O dia em que vivemos até aos 150 anos de idade

O dia em que vivemos até aos 150 anos de idade

David Sinclair é um famoso professor de genética que co-dirige o Paul F. Glenn Center for the Biology of Aging da Universidade de Harvard e que argumenta que, no final do século XXI, a esperança de vida poderá atingir 150 anos graças ao desenvolvimento de comprimidos concebidos para melhorar as nossas defesas contra as doenças e o declínio físico e cognitivo. “Como imagina esse mundo”, Sinclair foi questionado numa entrevista. “Imagino avós a jogar ténis com os seus netos e a serem membros ativos da sociedade, sem terem de passar os últimos anos das suas vidas em lares de idosos.

 

Para além das imagens idílicas ou enganosas – aquela “Disneylândia perpétua” que Antonio Diéguez, professor de Filosofia da Ciência, censura a uma parte da tecnociência – Sinclair é um tipo respeitável, com uma respeitável carreira científica. Os seus métodos de investigação, o tempo dirá, podem causar uma grande perturbação nos cuidados de saúde. Contudo, não há nada de original no seu objetivo, o que é, evidentemente, altamente louvável: história mostra-nos conclusivamente que estamos a viver mais e melhor a cada século. Em Espanha, por exemplo, a esperança de vida aumentou em 15 anos nas últimas quatro décadas de progresso. Um facto que nem mesmo os efeitos trágicos da pandemia podem refutar.

 

Talvez a grande diferença da era digital em relação a qualquer era anterior seja a velocidade a que a mudança está a ser trazida. A onda de inovação avançada no campo da saúde, associada a melhorias nas nossas dietas e estilos de vida, contribuem para esta equação: não sabemos se chegaremos aos 150 até ao final deste século, mas não é quixotesco dizer que, se conseguirmos resolver a emergência climática que nos espera, viveremos mais tempo e sofreremos menos.

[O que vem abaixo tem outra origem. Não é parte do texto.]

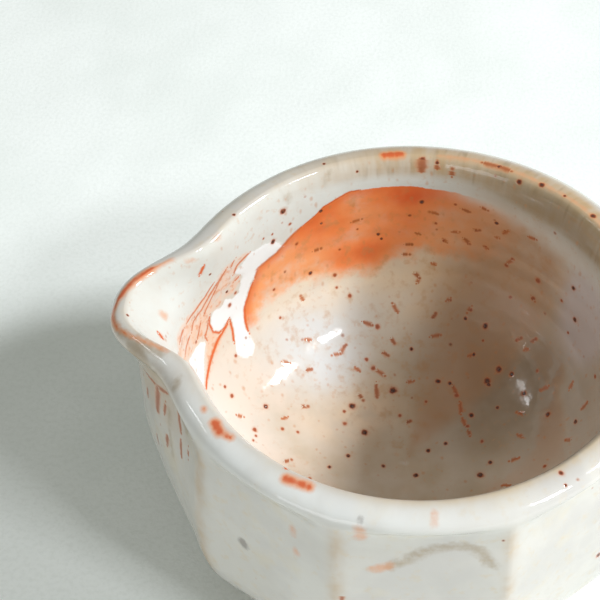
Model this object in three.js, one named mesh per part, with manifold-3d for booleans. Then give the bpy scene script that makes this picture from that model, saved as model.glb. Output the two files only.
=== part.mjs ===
// A hand-faceted stoneware tea pitcher: a thick ten-sided bowl, a short wide spout pulled out of
// its rim, and a turned foot ring. Millimetres, +Z up, the spout points along -X, and the table
// is at z = 0. The bowl and the spout are one continuous wall, parted where the pulled lip begins.
import * as THREE from 'three';
import { mergeVertices } from 'three/addons/utils/BufferGeometryUtils.js';
import Module from 'manifold-3d';

// Sizes that drive the shape
const HEIGHT = 66;                 // table to the crest of the rim
const RIM_RADIUS = 52;             // radius of the rim where it turns from the outside to the top
const FLOOR_THICKNESS = 6;         // clay under the tea
const FOOT_HEIGHT = 5;             // how far the foot ring lifts the bowl
const FOOT_RADIUS = 29;            // outer radius of the foot ring where it meets the bowl
const FOOT_WIDTH = 6.5;            // width of the foot ring's clay where it meets the bowl
const FOOT_TAPER = 0.8;            // how much the foot ring narrows towards the table on its outside
const FOOT_EDGE = 0.9;             // eased edge of the foot ring at the table
const BELLY_SWELL = 2.9;           // how far the belly stands out past the rim radius
const LIP_SWELL = 1.4;             // how far the rim's widest line stands out past the rim radius
const LIP_DROP = 4.5;              // depth of that widest line below the crest
const CREST_INSET = 4.3;           // how far the crest lies inside the rim radius
const INSIDE_INSET = 6.7;          // how far the inside wall lies inside the rim radius
const FACETS = 10;                 // cuts around the wall
const FACET_TURN = -4.5;           // where the ridge under the spout lies, in degrees from its middle
const FACET_DEPTH = 2.3;           // how deep a cut goes at the belly
const RIM_BAND = 5;                // height of the round band that the cuts leave below the crest
const INSIDE_BAND = 8;             // depth inside the rim where its flare ends in a soft shoulder
const RIM_SWELL = 0.8;             // how much fuller the rim is at the side away from the spout
const SPOUT_REACH = 11.3;          // how far the pulled lip stands out past the rim
const SPOUT_ANGLE = 14;            // half angle of the pulled lip, degrees around the bowl
const SPOUT_THINNING = 1.5;        // how much thinner the pull leaves the lip
const SPOUT_DIP = 2;               // how far the tip of the lip lies below the rim
const SPOUT_HALF_WIDTH = 20;       // where the spout is parted from the bowl's wall, each way from y = 0
const SPOUT_DEPTH = 30;            // how far below the crest the pulled part of the wall goes
const SPOUT_ROLL = 9;              // depth over which the lip rolls outward
const SPOUT_DIP_DEPTH = 14;        // depth of the wall that the dip of the lip bends
const SPOUT_ROOT = 30;             // where the parting block ends inside the bowl, from the axis

// Fineness of the surface
const STEPS_IN_FACET = 9;
const STEPS_BESIDE_SPOUT = 18;
const FOOT_STEPS = 72;
const CURVE_STEPS_OUTSIDE = 22;
const CURVE_STEPS_RIM = 8;
const CURVE_STEPS_INSIDE = 13;

const CREST_RADIUS = RIM_RADIUS - CREST_INSET;
const INSIDE_RADIUS = RIM_RADIUS - INSIDE_INSET;
const WALL_RADIUS = RIM_RADIUS + BELLY_SWELL;
const LIP_RADIUS = RIM_RADIUS + LIP_SWELL;
const FLOOR_Z = FOOT_HEIGHT + FLOOR_THICKNESS;
const FACET_ANGLE = 360 / FACETS;

const glaze = new THREE.MeshStandardMaterial({ color: 0xe6e0d6, roughness: 0.15, metalness: 0 });
const spoutGlaze = new THREE.MeshStandardMaterial({ color: 0xeae3d8, roughness: 0.15, metalness: 0 });
const bareClay = new THREE.MeshStandardMaterial({ color: 0xb98a63, roughness: 0.7, metalness: 0 });

const smooth = (from, to, value) => THREE.MathUtils.smoothstep(value, from, to);
const bell = (value, width, power) => Math.exp(-Math.pow(Math.abs(value) / width, power));

// Radius and height of the wall before it is faceted and pulled, as points along smooth curves
function sectionCurves() {
  const outside = new THREE.SplineCurve([
    new THREE.Vector2(FOOT_RADIUS + 1.5, FOOT_HEIGHT),
    new THREE.Vector2(WALL_RADIUS * 0.80, FOOT_HEIGHT + 2.2),
    new THREE.Vector2(WALL_RADIUS * 0.945, FOOT_HEIGHT + 7.5),
    new THREE.Vector2(WALL_RADIUS * 0.995, FOOT_HEIGHT + 16),
    new THREE.Vector2(WALL_RADIUS, FOOT_HEIGHT + 28),
    new THREE.Vector2(WALL_RADIUS * 0.99, HEIGHT * 0.72),
    new THREE.Vector2(WALL_RADIUS * 0.972, HEIGHT - 11),
    new THREE.Vector2(LIP_RADIUS, HEIGHT - LIP_DROP),
  ]);
  const rim = new THREE.CubicBezierCurve(
    new THREE.Vector2(LIP_RADIUS, HEIGHT - LIP_DROP),
    new THREE.Vector2(LIP_RADIUS + 0.1, HEIGHT - LIP_DROP * 0.3),
    new THREE.Vector2(CREST_RADIUS + CREST_INSET * 0.7, HEIGHT),
    new THREE.Vector2(CREST_RADIUS, HEIGHT),
  );
  const inside = new THREE.SplineCurve([
    new THREE.Vector2(CREST_RADIUS, HEIGHT),
    new THREE.Vector2(CREST_RADIUS - 1.5, HEIGHT - 2),
    new THREE.Vector2(INSIDE_RADIUS, HEIGHT - INSIDE_BAND),
    new THREE.Vector2(INSIDE_RADIUS - 0.4, HEIGHT * 0.65),
    new THREE.Vector2(INSIDE_RADIUS * 0.92, FLOOR_Z + 19),
    new THREE.Vector2(INSIDE_RADIUS * 0.73, FLOOR_Z + 8.7),
    new THREE.Vector2(INSIDE_RADIUS * 0.42, FLOOR_Z + 2.2),
    new THREE.Vector2(0, FLOOR_Z),
  ]);
  return { outside, rim, inside };
}

// Rings from the middle of the underside, up the outside, over the rim and down to the floor
function wallRings() {
  const { outside, rim, inside } = sectionCurves();
  const rings = [];
  const add = (points, skin) => points.forEach((p) => rings.push({ radius: p.x, z: p.y, skin }));
  add(outside.getSpacedPoints(CURVE_STEPS_OUTSIDE), 'outside');
  add(rim.getSpacedPoints(CURVE_STEPS_RIM).slice(1), 'outside');
  add(inside.getSpacedPoints(CURVE_STEPS_INSIDE).slice(1, -1), 'inside');
  return rings;
}

// Share of the wall's radius that the facet cuts leave at an angle from the spout
function facetShare(degrees, z) {
  const fromMiddle = ((degrees - FACET_TURN) % FACET_ANGLE) - FACET_ANGLE / 2;
  const deepest = 1 - FACET_DEPTH / WALL_RADIUS;
  const flat = Math.min(1, deepest / Math.cos(THREE.MathUtils.degToRad(fromMiddle)));
  const cut = 1 - smooth(HEIGHT - RIM_BAND - 2, HEIGHT - RIM_BAND + 3, z);
  return 1 - (1 - flat) * cut;
}

// How far the pull that makes the spout moves the wall outward
function spoutPull(degrees, ring) {
  const depth = HEIGHT - ring.z;
  const overRim = (RIM_RADIUS - ring.radius) / (RIM_RADIUS - CREST_RADIUS);
  const roll = bell(depth, SPOUT_ROLL, 2);
  const thinning = ring.skin === 'inside' ? 1 : THREE.MathUtils.clamp(overRim, 0, 1) * roll;
  const fade = 0.6 * roll + 0.4 * (1 - smooth(SPOUT_DEPTH, HEIGHT, depth));
  const angle = SPOUT_ANGLE * (1 + 1.2 * smooth(0, SPOUT_DEPTH, depth));
  return (SPOUT_REACH + SPOUT_THINNING * thinning) * fade * bell(degrees, angle, 2.6);
}

// The thrown rim isn't quite round: it is fuller at the back, on the +Y side
function rimSwell(degrees, z) {
  const upward = smooth(HEIGHT - 12, HEIGHT - 5, z) * (1 - smooth(HEIGHT - 2, HEIGHT, z));
  return RIM_SWELL * upward * bell(degrees - 130, 45, 2);
}

function wallPoint(ring, degrees) {
  const fromSpout = degrees > 180 ? degrees - 360 : degrees;
  const faceted = ring.radius * facetShare(degrees, ring.z) + rimSwell(fromSpout, ring.z);
  const radius = (ring.skin === 'outside' ? faceted : ring.radius) + spoutPull(fromSpout, ring);
  const dipped = smooth(HEIGHT - SPOUT_DIP_DEPTH, HEIGHT, ring.z);
  const dip = SPOUT_DIP * bell(fromSpout, SPOUT_ANGLE, 2) * dipped;
  const angle = THREE.MathUtils.degToRad(180 - degrees);
  return [radius * Math.cos(angle), radius * Math.sin(angle), ring.z - dip];
}

// Angles from the spout at which the wall is drawn, every ridge between two facets among them
function anglesAround() {
  const angles = [];
  for (let facet = 0; facet < FACETS; facet += 1) {
    const besideSpout = facet === 0 || facet === FACETS - 1;
    const steps = besideSpout ? STEPS_BESIDE_SPOUT : STEPS_IN_FACET;
    for (let step = 0; step < steps; step += 1) {
      angles.push(FACET_TURN + FACET_ANGLE * (facet + step / steps));
    }
  }
  return angles;
}

// One closed skin: every ring turned around the axis, with a point in the middle at both ends
function wallGeometry() {
  const rings = wallRings();
  const angles = anglesAround();
  const around = angles.length;
  const positions = [0, 0, FOOT_HEIGHT];
  for (const ring of rings) {
    angles.forEach((degrees) => positions.push(...wallPoint(ring, degrees)));
  }
  const last = positions.length / 3;
  positions.push(0, 0, FLOOR_Z);
  const at = (ring, step) => 1 + ring * around + (step % around);
  const faces = [];
  for (let step = 0; step < around; step += 1) {
    faces.push(0, at(0, step), at(0, step + 1));
    for (let ring = 0; ring + 1 < rings.length; ring += 1) {
      faces.push(at(ring, step), at(ring + 1, step), at(ring + 1, step + 1));
      faces.push(at(ring, step), at(ring + 1, step + 1), at(ring, step + 1));
    }
    faces.push(at(rings.length - 1, step), last, at(rings.length - 1, step + 1));
  }
  const geometry = new THREE.BufferGeometry();
  geometry.setAttribute('position', new THREE.Float32BufferAttribute(positions, 3));
  geometry.setIndex(faces);
  return geometry;
}

// The block that parts the spout from the bowl; its inner side stands in the open bowl
function partingBlock() {
  const length = RIM_RADIUS + 2 * SPOUT_REACH - SPOUT_ROOT;
  const tall = 2 * SPOUT_DEPTH;
  const block = new THREE.BoxGeometry(length, 2 * SPOUT_HALF_WIDTH, tall);
  return block.translate(-SPOUT_ROOT - length / 2, 0, HEIGHT);
}

const wasm = await Module();
wasm.setup();

function toSolid(geometry) {
  const bare = geometry.clone();
  bare.deleteAttribute('normal');
  bare.deleteAttribute('uv');
  const merged = mergeVertices(bare, 1e-4);
  const vertProperties = new Float32Array(merged.attributes.position.array);
  const triVerts = new Uint32Array(merged.index.array);
  return new wasm.Manifold(new wasm.Mesh({ numProp: 3, vertProperties, triVerts }));
}

function toGeometry(solid) {
  const mesh = solid.getMesh();
  const geometry = new THREE.BufferGeometry();
  geometry.setAttribute('position', new THREE.BufferAttribute(mesh.vertProperties, 3));
  geometry.setIndex(new THREE.BufferAttribute(mesh.triVerts, 1));
  geometry.computeVertexNormals();
  return geometry;
}

// A turned ring, slightly narrower at the table, its edges eased
function footGeometry() {
  const inner = FOOT_RADIUS - FOOT_WIDTH;
  const outerAtTable = FOOT_RADIUS - FOOT_TAPER;
  const innerAtTable = inner + FOOT_TAPER / 2;
  const profile = [
    [inner, FOOT_HEIGHT],
    [innerAtTable, FOOT_EDGE],
    [innerAtTable + FOOT_EDGE, 0],
    [outerAtTable - FOOT_EDGE, 0],
    [outerAtTable, FOOT_EDGE],
    [FOOT_RADIUS, FOOT_HEIGHT],
    [inner, FOOT_HEIGHT],
  ].map(([radius, z]) => new THREE.Vector2(radius, z));
  return new THREE.LatheGeometry(profile, FOOT_STEPS).rotateX(Math.PI / 2);
}

function named(name, geometry, material) {
  const mesh = new THREE.Mesh(geometry, material);
  mesh.name = name;
  return mesh;
}

const wall = toSolid(wallGeometry());
const block = toSolid(partingBlock());

const pitcher = new THREE.Group();
pitcher.add(named('bowl', toGeometry(wall.subtract(block)), glaze));
pitcher.add(named('spout', toGeometry(wall.intersect(block)), spoutGlaze));
pitcher.add(named('foot_ring', footGeometry(), bareClay));
pitcher.position.x = -new THREE.Box3().setFromObject(pitcher).getCenter(new THREE.Vector3()).x;

export default pitcher;
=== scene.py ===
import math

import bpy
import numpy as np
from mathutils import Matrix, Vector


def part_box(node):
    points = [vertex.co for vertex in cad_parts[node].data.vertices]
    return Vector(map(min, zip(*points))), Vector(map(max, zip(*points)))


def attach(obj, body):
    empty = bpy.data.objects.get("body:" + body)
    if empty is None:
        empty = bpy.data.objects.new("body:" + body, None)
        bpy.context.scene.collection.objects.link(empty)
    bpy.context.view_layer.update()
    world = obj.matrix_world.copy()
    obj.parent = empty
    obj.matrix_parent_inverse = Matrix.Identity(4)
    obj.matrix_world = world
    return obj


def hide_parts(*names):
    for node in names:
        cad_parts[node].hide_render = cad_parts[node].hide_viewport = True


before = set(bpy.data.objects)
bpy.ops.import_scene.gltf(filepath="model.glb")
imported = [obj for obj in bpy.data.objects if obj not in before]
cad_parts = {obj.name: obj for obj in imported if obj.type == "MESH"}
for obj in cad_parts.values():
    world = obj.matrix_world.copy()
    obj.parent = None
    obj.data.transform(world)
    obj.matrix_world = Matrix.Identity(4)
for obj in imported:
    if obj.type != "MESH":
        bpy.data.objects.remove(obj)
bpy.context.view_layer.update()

# %% [markdown]
# # A faceted stoneware tea pitcher
# One piece of fired clay: a thick bowl cut into ten facets, a lip pulled out of its rim, a turned
# foot ring. The glaze is white and glossy over iron-speckled clay, with an orange-red blush
# inside. Shapes are worked out in millimetres from the bowl's axis and turned to metres at the end.

MM = 0.001
foot_low, foot_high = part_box("foot_ring")
bowl_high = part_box("bowl")[1]
AXIS_X = (foot_low.x + foot_high.x) / 2 / MM
HEIGHT = bowl_high.z / MM
FOOT_HEIGHT = foot_high.z / MM
FOOT_RADIUS = (foot_high.x - foot_low.x) / 2 / MM
print("bowl axis x", round(AXIS_X, 2), "height", round(HEIGHT, 2), "foot radius", round(FOOT_RADIUS, 2))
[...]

E é aqui que, como sempre, surgem as questões: será possível adiar a idade da reforma numa sociedade robotizada onde a procura de mão-de-obra diminuirá significativamente? O que acontecerá às camadas da população que não podem aceder e beneficiar desta onda de inovação sanitária? Como serão resolvidos os desequilíbrios de poder entre gerações quando a maior parte do rendimento é controlada pelos maiores de 60 anos? Acabaremos – como argumenta o Professor Diéguez – por criar um fosso tão brutal onde as classes sociais são substituídas pelas classes biológicas? Embora estas questões permaneçam sem resposta, insistiremos nessa ideia que, poderíamos dizer, é o pano de fundo último da linha editorial da Ethic: o progresso, sem humanismo, nunca poderá ser chamado progresso.